• Instructions for the task
Search the records that follow and extract every line containing the string "type".

• Raw data
■ ■ ■ ■ ■ ■ ■
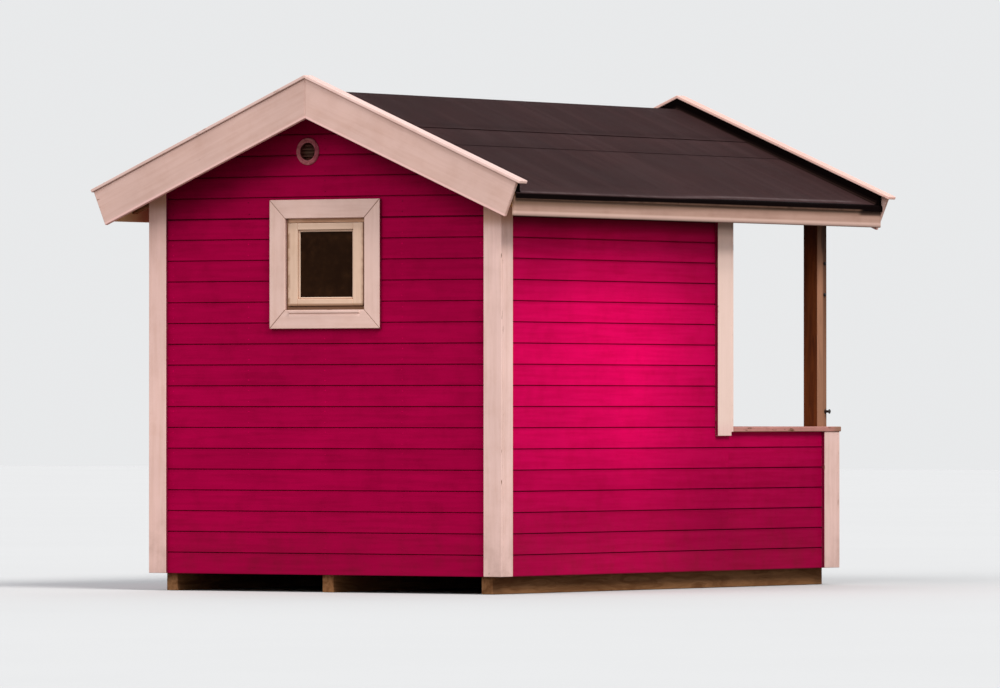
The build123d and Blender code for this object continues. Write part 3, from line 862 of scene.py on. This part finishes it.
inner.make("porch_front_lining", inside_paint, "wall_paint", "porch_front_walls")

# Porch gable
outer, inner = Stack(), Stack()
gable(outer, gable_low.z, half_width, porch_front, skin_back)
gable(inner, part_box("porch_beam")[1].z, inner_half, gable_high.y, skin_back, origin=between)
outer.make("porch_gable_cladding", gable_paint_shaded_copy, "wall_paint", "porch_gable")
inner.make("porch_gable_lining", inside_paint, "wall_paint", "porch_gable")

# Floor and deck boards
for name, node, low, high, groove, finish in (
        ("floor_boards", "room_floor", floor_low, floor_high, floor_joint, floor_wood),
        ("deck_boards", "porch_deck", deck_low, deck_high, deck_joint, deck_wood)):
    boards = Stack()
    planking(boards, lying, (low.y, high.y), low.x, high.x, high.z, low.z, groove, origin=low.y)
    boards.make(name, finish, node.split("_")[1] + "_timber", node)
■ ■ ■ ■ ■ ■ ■
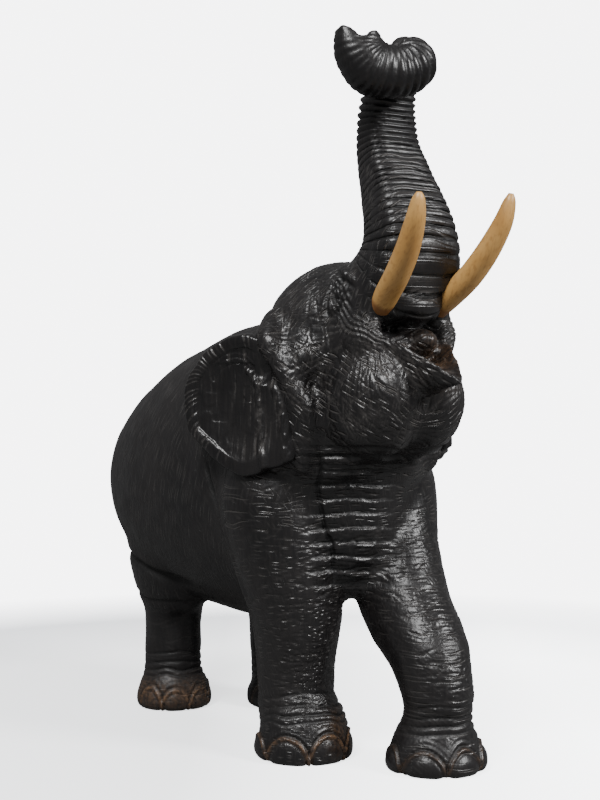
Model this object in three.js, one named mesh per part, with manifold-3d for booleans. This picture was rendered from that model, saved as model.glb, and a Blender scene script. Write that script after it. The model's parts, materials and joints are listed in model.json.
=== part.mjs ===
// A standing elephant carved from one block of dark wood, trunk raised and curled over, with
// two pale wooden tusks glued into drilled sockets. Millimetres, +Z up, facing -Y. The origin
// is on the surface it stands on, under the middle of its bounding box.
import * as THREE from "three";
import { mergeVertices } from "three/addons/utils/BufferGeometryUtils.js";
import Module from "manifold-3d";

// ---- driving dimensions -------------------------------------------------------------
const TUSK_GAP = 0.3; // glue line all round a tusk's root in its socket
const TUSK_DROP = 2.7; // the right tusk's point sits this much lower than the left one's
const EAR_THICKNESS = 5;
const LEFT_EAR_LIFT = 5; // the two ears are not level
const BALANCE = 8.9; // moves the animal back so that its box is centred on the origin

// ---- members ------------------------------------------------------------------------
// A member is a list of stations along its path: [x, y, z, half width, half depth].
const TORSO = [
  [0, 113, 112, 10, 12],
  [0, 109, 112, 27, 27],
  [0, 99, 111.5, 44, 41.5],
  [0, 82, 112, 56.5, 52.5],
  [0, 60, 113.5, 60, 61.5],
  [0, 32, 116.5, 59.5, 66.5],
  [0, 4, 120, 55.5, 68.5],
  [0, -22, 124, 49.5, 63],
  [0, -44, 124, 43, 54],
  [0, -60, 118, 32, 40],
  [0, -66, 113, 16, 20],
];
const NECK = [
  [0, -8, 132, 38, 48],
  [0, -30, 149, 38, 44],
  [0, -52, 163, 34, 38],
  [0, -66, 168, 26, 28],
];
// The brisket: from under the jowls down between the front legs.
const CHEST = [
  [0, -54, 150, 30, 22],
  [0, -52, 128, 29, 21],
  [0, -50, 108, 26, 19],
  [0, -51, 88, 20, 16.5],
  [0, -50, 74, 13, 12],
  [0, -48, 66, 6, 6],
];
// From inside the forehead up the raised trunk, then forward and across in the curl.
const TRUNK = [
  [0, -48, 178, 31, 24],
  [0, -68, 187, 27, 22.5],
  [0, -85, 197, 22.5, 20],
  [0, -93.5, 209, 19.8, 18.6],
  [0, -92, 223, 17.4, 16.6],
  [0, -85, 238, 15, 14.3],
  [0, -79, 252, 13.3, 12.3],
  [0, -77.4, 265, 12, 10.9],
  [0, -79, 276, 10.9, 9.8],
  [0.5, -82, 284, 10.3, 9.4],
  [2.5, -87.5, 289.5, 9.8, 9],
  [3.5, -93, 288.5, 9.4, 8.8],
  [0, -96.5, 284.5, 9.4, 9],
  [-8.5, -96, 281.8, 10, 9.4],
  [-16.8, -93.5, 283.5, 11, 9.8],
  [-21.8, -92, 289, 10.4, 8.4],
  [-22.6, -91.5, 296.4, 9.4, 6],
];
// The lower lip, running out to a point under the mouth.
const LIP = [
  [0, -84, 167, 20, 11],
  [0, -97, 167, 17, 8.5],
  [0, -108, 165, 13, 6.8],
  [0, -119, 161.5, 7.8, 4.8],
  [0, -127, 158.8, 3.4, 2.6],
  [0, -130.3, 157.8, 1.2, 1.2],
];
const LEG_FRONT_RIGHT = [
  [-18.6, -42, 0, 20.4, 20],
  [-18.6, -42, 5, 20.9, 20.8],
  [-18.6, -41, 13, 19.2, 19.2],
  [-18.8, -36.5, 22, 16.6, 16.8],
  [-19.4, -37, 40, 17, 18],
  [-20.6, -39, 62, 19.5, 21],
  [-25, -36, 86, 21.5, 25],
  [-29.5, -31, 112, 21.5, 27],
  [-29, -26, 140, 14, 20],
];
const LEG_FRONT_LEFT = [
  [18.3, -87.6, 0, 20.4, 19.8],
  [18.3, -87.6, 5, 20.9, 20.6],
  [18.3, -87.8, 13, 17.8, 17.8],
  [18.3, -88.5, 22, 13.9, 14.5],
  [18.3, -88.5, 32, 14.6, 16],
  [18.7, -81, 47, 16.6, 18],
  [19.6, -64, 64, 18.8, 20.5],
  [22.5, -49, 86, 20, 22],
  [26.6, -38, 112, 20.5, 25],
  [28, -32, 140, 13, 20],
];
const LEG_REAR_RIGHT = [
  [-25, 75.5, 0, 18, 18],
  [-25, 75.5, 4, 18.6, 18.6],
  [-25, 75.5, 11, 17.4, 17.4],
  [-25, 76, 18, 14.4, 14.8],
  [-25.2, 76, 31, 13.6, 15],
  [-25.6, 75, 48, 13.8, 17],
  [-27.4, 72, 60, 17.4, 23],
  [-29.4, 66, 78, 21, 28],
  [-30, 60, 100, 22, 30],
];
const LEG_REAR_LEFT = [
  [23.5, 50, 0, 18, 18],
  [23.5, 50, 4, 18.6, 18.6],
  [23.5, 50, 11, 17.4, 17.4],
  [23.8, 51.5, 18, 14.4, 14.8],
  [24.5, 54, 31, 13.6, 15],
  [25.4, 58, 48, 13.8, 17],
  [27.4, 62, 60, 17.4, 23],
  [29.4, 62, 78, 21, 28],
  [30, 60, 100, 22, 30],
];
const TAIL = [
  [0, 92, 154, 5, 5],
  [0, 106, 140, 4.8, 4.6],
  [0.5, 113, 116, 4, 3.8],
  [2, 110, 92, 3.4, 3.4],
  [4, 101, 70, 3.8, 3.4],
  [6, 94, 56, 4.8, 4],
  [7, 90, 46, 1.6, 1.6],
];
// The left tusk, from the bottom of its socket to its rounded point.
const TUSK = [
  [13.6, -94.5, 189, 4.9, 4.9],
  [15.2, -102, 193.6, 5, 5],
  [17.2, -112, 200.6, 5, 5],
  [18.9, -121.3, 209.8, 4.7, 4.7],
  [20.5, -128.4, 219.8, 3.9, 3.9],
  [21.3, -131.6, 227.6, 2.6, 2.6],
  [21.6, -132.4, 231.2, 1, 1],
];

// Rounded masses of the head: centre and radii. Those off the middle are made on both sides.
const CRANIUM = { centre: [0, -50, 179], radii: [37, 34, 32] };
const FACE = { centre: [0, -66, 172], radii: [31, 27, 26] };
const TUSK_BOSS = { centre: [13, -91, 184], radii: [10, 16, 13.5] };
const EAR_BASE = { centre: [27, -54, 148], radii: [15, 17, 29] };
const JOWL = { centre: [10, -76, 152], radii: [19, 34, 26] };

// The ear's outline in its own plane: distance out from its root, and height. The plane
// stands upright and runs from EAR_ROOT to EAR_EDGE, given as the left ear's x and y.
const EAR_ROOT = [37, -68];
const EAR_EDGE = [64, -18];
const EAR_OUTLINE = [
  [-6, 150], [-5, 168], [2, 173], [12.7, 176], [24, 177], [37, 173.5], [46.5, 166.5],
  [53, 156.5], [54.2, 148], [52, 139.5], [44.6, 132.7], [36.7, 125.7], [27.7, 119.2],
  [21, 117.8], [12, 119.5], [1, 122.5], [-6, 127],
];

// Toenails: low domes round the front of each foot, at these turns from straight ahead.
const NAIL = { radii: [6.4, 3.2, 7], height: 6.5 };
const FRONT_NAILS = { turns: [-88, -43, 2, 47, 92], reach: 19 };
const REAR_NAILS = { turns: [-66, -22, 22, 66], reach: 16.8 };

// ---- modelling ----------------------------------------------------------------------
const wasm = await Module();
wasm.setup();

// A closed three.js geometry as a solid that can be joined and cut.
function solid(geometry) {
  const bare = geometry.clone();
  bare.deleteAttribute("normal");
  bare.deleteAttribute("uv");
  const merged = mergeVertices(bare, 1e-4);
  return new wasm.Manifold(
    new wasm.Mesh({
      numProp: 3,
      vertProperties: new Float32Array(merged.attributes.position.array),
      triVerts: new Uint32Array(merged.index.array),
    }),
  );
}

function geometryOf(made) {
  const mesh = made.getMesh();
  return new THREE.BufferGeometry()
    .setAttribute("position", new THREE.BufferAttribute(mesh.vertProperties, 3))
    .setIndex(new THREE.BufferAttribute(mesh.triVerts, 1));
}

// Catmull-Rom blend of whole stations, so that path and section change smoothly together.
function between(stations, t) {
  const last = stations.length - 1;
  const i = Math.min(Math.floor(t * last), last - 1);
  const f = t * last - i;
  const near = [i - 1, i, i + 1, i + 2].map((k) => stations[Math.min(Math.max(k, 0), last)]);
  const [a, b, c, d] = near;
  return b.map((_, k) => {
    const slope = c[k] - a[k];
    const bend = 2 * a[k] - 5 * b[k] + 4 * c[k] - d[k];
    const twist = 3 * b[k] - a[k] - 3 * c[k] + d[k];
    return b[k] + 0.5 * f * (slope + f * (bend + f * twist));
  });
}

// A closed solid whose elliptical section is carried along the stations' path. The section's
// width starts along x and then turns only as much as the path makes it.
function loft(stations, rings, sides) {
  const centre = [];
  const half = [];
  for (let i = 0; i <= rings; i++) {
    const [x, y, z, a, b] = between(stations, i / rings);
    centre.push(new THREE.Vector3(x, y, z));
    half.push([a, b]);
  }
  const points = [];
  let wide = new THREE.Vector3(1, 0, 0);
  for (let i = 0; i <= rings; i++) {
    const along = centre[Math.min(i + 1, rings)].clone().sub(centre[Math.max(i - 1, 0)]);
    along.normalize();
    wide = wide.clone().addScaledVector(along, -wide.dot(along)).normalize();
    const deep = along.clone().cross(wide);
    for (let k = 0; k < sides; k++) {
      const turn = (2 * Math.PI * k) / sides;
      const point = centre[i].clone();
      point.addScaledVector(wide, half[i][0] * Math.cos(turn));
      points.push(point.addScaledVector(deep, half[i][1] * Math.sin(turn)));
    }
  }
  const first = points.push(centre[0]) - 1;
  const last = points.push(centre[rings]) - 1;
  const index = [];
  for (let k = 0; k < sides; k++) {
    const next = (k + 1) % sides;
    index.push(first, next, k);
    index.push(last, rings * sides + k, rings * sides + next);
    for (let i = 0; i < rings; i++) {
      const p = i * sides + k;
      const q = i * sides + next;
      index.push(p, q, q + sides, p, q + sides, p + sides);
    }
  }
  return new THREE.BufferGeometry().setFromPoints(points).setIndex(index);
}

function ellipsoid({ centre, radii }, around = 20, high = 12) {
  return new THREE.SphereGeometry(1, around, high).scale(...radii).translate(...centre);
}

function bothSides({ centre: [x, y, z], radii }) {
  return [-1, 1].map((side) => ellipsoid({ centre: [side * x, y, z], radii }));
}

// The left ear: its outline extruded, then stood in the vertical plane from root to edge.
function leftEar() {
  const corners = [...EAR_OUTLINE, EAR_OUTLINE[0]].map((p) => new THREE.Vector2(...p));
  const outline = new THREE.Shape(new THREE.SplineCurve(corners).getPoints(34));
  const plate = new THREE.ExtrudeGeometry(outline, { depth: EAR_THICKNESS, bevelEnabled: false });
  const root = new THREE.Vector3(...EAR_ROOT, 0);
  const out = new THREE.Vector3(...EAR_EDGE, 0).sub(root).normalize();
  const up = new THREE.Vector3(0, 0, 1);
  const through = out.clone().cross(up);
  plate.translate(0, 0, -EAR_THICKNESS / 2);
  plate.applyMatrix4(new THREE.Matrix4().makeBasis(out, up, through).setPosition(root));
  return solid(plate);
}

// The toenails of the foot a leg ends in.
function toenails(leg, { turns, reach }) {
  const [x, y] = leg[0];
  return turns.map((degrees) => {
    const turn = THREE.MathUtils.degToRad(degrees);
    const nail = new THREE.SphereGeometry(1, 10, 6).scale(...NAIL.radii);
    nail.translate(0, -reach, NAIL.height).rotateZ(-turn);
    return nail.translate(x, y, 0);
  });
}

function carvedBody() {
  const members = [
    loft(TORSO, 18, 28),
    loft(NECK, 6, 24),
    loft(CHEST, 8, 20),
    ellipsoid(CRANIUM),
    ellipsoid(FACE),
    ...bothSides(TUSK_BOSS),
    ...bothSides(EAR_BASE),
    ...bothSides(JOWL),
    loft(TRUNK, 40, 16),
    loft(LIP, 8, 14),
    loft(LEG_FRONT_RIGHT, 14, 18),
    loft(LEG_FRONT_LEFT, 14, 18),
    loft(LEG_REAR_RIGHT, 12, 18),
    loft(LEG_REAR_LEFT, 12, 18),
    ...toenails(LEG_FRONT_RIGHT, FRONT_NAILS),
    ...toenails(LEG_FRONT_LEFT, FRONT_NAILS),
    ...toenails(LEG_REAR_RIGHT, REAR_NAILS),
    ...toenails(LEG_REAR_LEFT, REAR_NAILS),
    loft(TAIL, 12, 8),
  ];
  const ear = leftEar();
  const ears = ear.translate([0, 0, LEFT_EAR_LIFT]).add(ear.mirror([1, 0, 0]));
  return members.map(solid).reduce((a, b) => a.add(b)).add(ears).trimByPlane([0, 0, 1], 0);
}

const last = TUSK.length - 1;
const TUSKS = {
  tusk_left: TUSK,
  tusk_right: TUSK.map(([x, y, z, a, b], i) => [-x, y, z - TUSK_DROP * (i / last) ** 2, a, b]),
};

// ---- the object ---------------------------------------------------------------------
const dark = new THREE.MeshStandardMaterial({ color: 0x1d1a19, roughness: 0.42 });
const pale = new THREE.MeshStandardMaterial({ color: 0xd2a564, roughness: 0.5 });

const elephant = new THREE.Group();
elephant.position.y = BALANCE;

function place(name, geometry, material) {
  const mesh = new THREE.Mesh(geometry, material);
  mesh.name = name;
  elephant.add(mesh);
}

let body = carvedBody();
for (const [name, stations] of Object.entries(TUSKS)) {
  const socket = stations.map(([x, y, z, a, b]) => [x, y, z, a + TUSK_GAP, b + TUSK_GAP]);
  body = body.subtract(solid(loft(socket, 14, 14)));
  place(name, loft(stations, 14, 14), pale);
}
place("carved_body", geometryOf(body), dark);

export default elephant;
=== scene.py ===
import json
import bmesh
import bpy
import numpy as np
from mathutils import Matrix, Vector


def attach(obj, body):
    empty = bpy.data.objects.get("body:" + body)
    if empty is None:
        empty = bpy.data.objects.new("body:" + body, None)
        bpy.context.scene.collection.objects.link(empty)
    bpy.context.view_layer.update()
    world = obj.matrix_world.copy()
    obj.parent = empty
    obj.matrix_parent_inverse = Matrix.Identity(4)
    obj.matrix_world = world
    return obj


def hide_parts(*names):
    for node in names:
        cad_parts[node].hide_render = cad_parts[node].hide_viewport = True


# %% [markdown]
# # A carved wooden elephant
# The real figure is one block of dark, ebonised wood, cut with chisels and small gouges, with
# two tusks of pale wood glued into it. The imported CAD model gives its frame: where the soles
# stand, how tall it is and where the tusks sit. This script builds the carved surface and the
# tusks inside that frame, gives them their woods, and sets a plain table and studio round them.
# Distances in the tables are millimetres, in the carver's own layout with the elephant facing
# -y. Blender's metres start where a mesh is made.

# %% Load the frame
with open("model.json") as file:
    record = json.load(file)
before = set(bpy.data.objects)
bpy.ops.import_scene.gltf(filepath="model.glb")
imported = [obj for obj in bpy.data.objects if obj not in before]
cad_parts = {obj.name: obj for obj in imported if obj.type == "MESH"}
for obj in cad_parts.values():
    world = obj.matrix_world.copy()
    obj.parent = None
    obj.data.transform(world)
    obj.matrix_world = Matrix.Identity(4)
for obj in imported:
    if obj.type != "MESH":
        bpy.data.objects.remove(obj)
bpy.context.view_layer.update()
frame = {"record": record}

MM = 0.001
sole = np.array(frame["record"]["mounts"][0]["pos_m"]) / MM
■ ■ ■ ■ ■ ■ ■
• Exercise answer
cad_parts = {obj.name: obj for obj in imported if obj.type == "MESH"}
    if obj.type != "MESH":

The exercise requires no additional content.